The solution: Communicate only what is necessary to get the point across – and eave your personal sentiments or feelings out of it. Try to be accommodative of the other’s viewpoint, and in case you still need to work it out, do it one to one, to avoid making a spectacle of the other person’s beliefs.[6]

Gender Barrier

Finally, it’s about Men from Mars and Women from Venus. Sometimes, men don’t understand women and women don’t get men – and this gender gap throws barriers in communication. Women tend to take conflict to their graves, literally, while men can move on instantly. Women rely on intuition, men on logic – so inherently, gender becomes a big block in successful communication.[7]

The problem: A male boss may inadvertently rub his female subordinates the wrong way with anti-feminism innuendoes, or even have problems with women taking too many family leaves. Similarly, women sometimes let their emotions get the better of them, something a male audience can’t relate to.

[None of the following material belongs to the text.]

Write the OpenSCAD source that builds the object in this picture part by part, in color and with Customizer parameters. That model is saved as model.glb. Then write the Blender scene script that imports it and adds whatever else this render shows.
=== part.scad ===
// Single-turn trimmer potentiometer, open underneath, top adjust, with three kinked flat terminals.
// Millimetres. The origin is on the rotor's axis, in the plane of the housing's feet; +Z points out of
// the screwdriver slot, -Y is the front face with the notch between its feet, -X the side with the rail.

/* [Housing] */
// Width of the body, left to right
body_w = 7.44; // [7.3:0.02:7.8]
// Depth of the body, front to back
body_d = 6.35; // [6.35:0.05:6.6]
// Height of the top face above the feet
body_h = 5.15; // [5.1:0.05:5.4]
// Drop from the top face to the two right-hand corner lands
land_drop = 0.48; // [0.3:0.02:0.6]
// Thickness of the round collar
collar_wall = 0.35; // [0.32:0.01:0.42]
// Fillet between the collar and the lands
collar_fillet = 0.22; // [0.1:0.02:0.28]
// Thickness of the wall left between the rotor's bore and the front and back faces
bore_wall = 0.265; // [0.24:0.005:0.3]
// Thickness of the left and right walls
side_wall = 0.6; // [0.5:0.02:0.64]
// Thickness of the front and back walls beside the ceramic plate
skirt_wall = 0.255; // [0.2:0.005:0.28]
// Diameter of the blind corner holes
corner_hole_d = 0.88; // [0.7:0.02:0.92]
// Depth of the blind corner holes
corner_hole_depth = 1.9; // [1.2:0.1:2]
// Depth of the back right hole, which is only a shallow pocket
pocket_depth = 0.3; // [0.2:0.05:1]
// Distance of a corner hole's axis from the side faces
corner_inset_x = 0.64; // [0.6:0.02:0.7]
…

The solution: Talk to people like people – don’t think or classify them into genders and then talk accordingly. Don’t make comments or innuendos that are gender biased – you don’t have to come across as an MCP or as a bra-burning feminist either. Keep gender out of it.

And remember, the key to successful communication is simply being open, making eye contact and smiling intermittently. The battle is usually half won when you say what you mean in simple, straightforward words and keep your emotions out of it.